## The task
Print exactly what the entries say, line by line, from the first line down to the one with "# The origin", inclusive.

[Stored entries]
.....
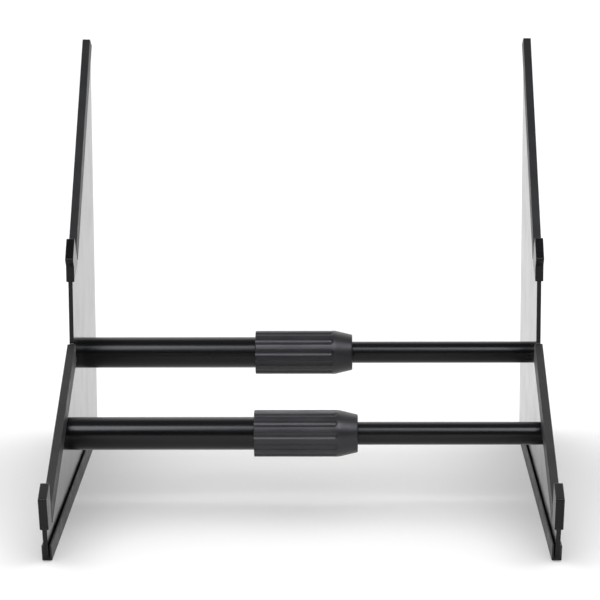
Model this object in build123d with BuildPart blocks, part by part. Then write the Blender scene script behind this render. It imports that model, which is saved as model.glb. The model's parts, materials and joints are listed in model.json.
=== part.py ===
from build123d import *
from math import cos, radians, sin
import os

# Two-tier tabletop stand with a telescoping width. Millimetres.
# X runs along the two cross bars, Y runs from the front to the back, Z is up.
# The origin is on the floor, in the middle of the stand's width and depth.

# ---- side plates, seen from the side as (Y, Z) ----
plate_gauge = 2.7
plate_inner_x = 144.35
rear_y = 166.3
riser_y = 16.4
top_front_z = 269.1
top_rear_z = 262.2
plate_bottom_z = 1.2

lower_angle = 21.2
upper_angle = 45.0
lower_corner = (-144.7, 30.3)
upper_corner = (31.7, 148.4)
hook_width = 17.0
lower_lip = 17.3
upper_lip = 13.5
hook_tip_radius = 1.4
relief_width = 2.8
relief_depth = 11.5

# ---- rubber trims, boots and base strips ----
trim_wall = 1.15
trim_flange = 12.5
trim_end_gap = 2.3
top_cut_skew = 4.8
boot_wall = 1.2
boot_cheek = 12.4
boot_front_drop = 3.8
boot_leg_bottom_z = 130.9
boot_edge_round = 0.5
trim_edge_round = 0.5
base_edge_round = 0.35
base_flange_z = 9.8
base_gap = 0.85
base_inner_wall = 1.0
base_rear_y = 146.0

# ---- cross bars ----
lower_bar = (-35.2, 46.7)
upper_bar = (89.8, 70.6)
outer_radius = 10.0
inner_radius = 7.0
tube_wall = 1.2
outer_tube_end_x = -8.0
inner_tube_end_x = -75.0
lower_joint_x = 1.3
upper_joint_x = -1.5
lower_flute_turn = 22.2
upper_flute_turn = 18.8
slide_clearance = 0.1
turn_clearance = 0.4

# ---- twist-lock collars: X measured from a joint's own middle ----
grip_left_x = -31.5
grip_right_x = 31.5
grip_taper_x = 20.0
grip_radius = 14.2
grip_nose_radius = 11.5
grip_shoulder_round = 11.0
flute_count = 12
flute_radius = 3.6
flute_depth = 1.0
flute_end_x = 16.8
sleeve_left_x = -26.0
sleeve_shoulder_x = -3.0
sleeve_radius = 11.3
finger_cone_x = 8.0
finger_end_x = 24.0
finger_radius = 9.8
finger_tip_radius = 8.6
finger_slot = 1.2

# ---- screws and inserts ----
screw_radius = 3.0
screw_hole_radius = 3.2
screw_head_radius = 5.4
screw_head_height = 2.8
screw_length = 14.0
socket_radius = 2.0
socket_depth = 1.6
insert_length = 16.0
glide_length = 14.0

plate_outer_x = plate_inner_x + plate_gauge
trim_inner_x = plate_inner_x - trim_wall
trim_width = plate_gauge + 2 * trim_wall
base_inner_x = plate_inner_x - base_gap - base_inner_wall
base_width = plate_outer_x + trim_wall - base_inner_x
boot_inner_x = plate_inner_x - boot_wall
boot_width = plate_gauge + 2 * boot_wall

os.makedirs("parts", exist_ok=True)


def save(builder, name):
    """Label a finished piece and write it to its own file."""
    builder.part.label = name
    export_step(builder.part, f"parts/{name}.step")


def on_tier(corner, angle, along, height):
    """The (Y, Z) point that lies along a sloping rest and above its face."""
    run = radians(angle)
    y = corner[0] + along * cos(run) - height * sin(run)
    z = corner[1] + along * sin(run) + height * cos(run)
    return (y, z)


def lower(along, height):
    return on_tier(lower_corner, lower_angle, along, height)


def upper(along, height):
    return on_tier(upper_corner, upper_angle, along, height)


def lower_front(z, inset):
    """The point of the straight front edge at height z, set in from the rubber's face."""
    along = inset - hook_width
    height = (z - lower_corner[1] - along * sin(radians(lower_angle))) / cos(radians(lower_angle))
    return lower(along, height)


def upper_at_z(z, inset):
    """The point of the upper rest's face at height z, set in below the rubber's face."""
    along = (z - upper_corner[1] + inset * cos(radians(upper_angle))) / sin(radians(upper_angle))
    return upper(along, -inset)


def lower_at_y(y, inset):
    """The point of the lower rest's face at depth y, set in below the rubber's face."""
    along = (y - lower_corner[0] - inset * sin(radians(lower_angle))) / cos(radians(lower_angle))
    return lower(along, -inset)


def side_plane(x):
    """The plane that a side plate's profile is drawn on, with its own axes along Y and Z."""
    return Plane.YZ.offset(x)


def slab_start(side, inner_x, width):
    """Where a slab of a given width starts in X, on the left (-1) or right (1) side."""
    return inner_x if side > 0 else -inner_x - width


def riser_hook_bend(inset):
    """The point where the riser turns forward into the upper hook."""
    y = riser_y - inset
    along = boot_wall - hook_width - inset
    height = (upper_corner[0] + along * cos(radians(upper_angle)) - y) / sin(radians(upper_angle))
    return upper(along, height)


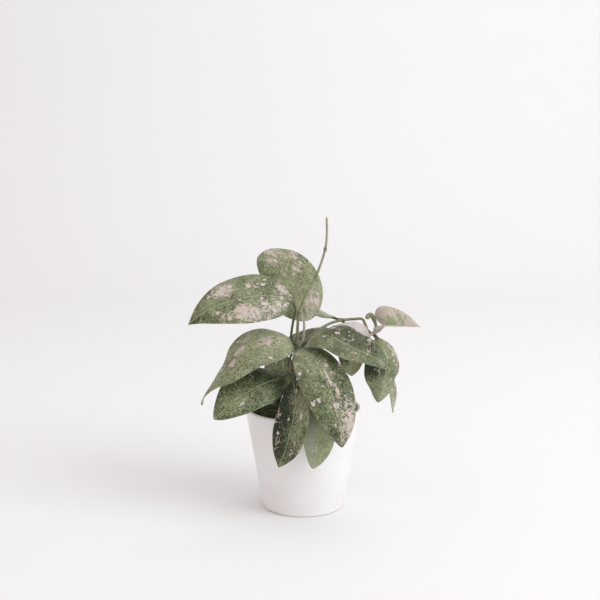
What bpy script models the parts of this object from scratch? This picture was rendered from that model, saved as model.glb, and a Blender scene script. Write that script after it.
.....
## The answer
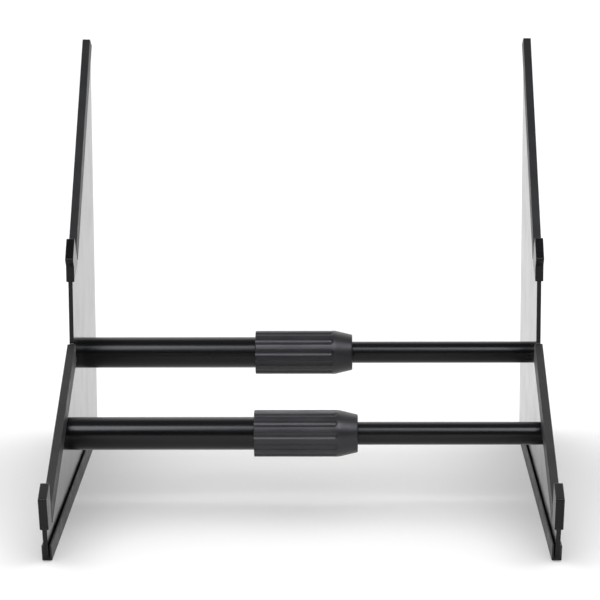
Model this object in build123d with BuildPart blocks, part by part. Then write the Blender scene script behind this render. It imports that model, which is saved as model.glb. The model's parts, materials and joints are listed in model.json.
=== part.py ===
from build123d import *
from math import cos, radians, sin
import os

# Two-tier tabletop stand with a telescoping width. Millimetres.
# X runs along the two cross bars, Y runs from the front to the back, Z is up.
# The origin is on the floor, in the middle of the stand's width and depth.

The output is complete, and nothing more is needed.